The council admissions team will pass to the school the list of all the children who have applied to that particular school. The list also has on it information relevant to that particular school's admission policy eg whether the child has a sibling at the school, whether they live in the designated area etc. The school then rank the applications in order according to their own admissions policy. The council then send out the offers on 1st March, offering the school which is highest on the parent's preference list which is able to give a place to the child.

Therefore, King's, Grantham, for example would have a ranked list which would have ranked highest (after any Statemented children or looked after children who have an overall priority) all the "in defined area" children in their score order, followed by all the "out of defined area but within 25 miles" children in score order. The PAN number is the "cut off" point on this list which determines who gets offered a place. There may be big variations from year to year in the point at which the cut off number is reached, so in some past years "in defined area" children who had reached the qualifying level of 220 did not get a place because the cut off point came at, for example, 224 for "in defined area" children. In those years "out of defined area" children would not get a look in. This year it is clear that the places will not be filled by "in defined area" children, so the remaining places up to PAN will be offered to "out of defined area" children in score order.

The school, however, when they rank their applicants, will not know what other schools their applicants have applied to and in what order. Therefore, to use my own case as an example, as an out of area child who passed let's say as an example my son is ranked 130th out of 140 (please note I have absolutely no idea what his real ranking would be) - had we placed King's as first choice, he would be offered a place - however we have actually placed it as 3rd choice so unless our first two choices are unable to offer him a place we would not actually be allocated that place by the council who will allocate us our highest ranked school which can offer a place. Therefore, the REAL cut off point is not number 140 on the school's ranked list but somewhere much lower than that.
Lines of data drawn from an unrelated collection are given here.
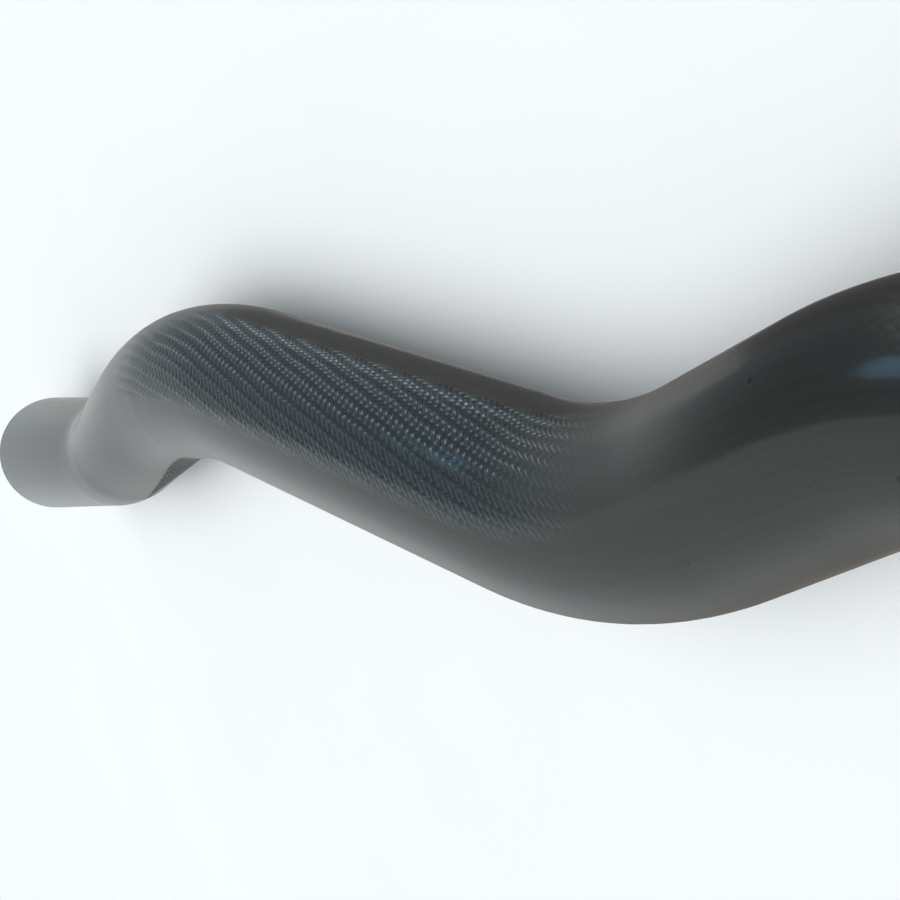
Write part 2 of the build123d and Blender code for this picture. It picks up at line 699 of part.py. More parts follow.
with BuildPart() as trigger_lever:
    with BuildSketch() as lever_outline:
        hub_point = (pin_x + hub_r * lever_join, pin_y - hub_r * lever_join)
        tail_outer = (pin_x - lever_length, pin_y - lever_outer_drop[1])
        tail_inner = (pin_x - lever_length - lever_tail, pin_y - lever_inner_drop[2])
        root_inner = (pin_x, pin_y - lever_inner_drop[0])
        with BuildLine():
            Spline(hub_point, (pin_x - lever_length * lever_bow[0], pin_y - lever_outer_drop[0]), tail_outer)
            Line(tail_outer, tail_inner)
            Spline(tail_inner, (pin_x - lever_length * lever_bow[1], pin_y - lever_inner_drop[1]), root_inner)
            Line(root_inner, hub_point)
        make_face()
        with Locations((pin_x, pin_y), (pin_x, pin_y + cam_throw)):
            Circle(hub_r)
    extrude(amount=lever_half, both=True)
    with Locations((pin_x, pin_y)):
        Hole(pin_r + pin_gap, depth=4 * lever_half)
keep(trigger_lever, "trigger_lever")
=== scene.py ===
# %% [markdown]
# # A technical ice axe with a bare carbon shaft
# The axe lies on its side. Its shaft is a moulded carbon tube, bent twice for the hand, and the head, the
# pick, the hammer, the trigger and the spike are bolted, riveted or slid on to it. The exact shapes come
# ready made from the frame. This lesson gives them their finishes, and remakes the one piece that needs a
# cloth pattern laid along it, which is the shaft.

# %% Load the frame
import json
import math

import bmesh
import bpy
from mathutils import Matrix, Vector


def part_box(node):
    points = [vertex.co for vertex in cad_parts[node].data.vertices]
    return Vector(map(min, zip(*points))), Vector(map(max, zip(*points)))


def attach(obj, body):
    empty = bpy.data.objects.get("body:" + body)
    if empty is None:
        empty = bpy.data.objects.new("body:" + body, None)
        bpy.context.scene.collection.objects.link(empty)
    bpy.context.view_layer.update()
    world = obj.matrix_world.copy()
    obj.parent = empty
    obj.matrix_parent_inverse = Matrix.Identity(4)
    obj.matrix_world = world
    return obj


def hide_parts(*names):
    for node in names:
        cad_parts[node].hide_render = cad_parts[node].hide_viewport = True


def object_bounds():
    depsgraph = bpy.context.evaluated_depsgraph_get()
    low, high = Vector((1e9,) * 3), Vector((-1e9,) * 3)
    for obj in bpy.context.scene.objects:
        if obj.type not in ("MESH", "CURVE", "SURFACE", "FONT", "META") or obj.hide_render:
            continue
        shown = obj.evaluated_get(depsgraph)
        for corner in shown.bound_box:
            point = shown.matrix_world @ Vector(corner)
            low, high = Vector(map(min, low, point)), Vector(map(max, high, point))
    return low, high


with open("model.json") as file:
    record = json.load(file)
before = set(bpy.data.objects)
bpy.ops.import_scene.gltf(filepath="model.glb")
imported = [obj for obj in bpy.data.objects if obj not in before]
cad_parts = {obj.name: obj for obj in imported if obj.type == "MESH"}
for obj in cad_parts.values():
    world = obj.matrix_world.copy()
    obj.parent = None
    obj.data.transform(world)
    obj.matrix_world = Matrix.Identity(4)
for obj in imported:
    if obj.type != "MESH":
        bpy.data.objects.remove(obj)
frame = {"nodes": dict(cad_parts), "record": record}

MM = 0.001
cad_box = [list(corner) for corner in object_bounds()]
nodes = frame["nodes"]
print("pieces in the frame:", len(nodes))

# %% [markdown]
# ## The camera
# The axe is looked at from close beside its upper shaft, past the bends, towards the butt. A lens of 50 mm
# on a 36 mm sensor is Blender's usual one. The camera could be turned by hand until it looks right, but two
# points and a roll say the same thing in numbers that can be read: where it stands, where it aims, and how
# far it leans over.

# %% Place the camera
camera_stand = Vector((-80.8, 25.6, 104.6)) * MM
camera_aim = Vector((-244.3, -4.05, 0.0)) * MM
camera_roll = math.radians(-14.1)

camera_data = bpy.data.cameras.new("camera")
camera_data.lens = 50.0
camera_data.sensor_width = 36.0
camera_data.clip_start = 1 * MM
camera = bpy.data.objects.new("camera", camera_data)
bpy.context.scene.collection.objects.link(camera)
bpy.context.scene.camera = camera


def aim(obj, stand, target, roll=0.0):
    """Stands obj at a point and turns its -Z axis to the target, with +Y of the axe upwards."""
    forward = (target - stand).normalized()
    side = forward.cross(Vector((0, 1, 0))).normalized()
    up = side.cross(forward)
    leaned_side = side * math.cos(roll) + up * math.sin(roll)
    leaned_up = leaned_side.cross(forward)
    obj.location = stand
    obj.rotation_mode = "QUATERNION"
    obj.rotation_quaternion = Matrix((leaned_side, leaned_up, -forward)).transposed().to_quaternion()


aim(camera, camera_stand, camera_aim, camera_roll)
print("camera up:", [round(x, 3) for x in (camera.rotation_quaternion @ Vector((0, 1, 0)))])

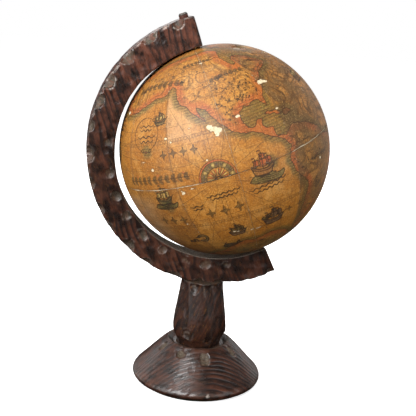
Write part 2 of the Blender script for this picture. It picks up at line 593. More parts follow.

The school must offer and the council must allocate places to all qualified applicants for whom it is the first choice or highest available choice up to PAN, so yes, out of area qualified applicants will have been given their places before the appeals children even get to make their appeal.

However, it is not true to say that if the PAN has already been filled before appeals that any appeal is doomed to failure. Schools can and do exceed their PAN. If the PAN has not actually been reached if and when you make an appeal, then your appeal will be "one stage" ie. you will only be appealing against the failure to reach the qualifying standard. If however the PAN has already been allocated (or would be if all the appellants were successful) the appeal will be 2 stage, first against the failure to reach the qualifying standard and then, if successful in the first stage, a "balancing" of the prejudice to the school in admitting over its PAN against the prejudice to your child in not actually having a place. Generally schools (foundation ones who handle their own appeals) will try to hear all appeals en bloc so that they can make their decisions on the "prejudice" bit without disadvantaging any appellant by having already allocated a place to another appellant whose hearing preceded theirs.

This seems terribly long-winded!! Hope it covers what you need to know. If you do decide to appeal get all the advice you can on both aspects of a two-stage appeal.

Sara
kate1

Post by kate1 »

Thanks again Sara for such a detailed response, you've been really helpful. Someone told me that this Year Group generally in Lincs is lower than useful, do you have any evidence of this?
Guest

Post by Guest »

Don't have any reliable info on whether the overall standard of this year's cohort is low. Anecdotally have heard bits and pieces which might suggest that boys have done worse than expected but girls much as usual - just hearsay for some areas though!

Sara
SJ
Posts: 171
Joined: Sat Sep 30, 2006 11:14 am
Location: Lincolnshire

Post by SJ »

Anonymous wrote:Don't have any reliable info on whether the overall standard of this year's cohort is low. Anecdotally have heard bits and pieces which might suggest that boys have done worse than expected but girls much as usual - just hearsay for some areas though!

Sara
It would be really interesting to know the general standard of the cohort this year. I have heard various things. For example of the 5 boys and 1 girl in my sons former school that took the 11+ this year, all passed, which is a first for the school. However I hasten to add that these 6 have always been in the top group, always worked well and to some degree were "expected" to pass.(To be honest I hated that expectation and felt it was really unfair on the children) In another local school that I know of, they generally do well and have had a good success rate in the 11+ for quite a few years, but this year failed dismally.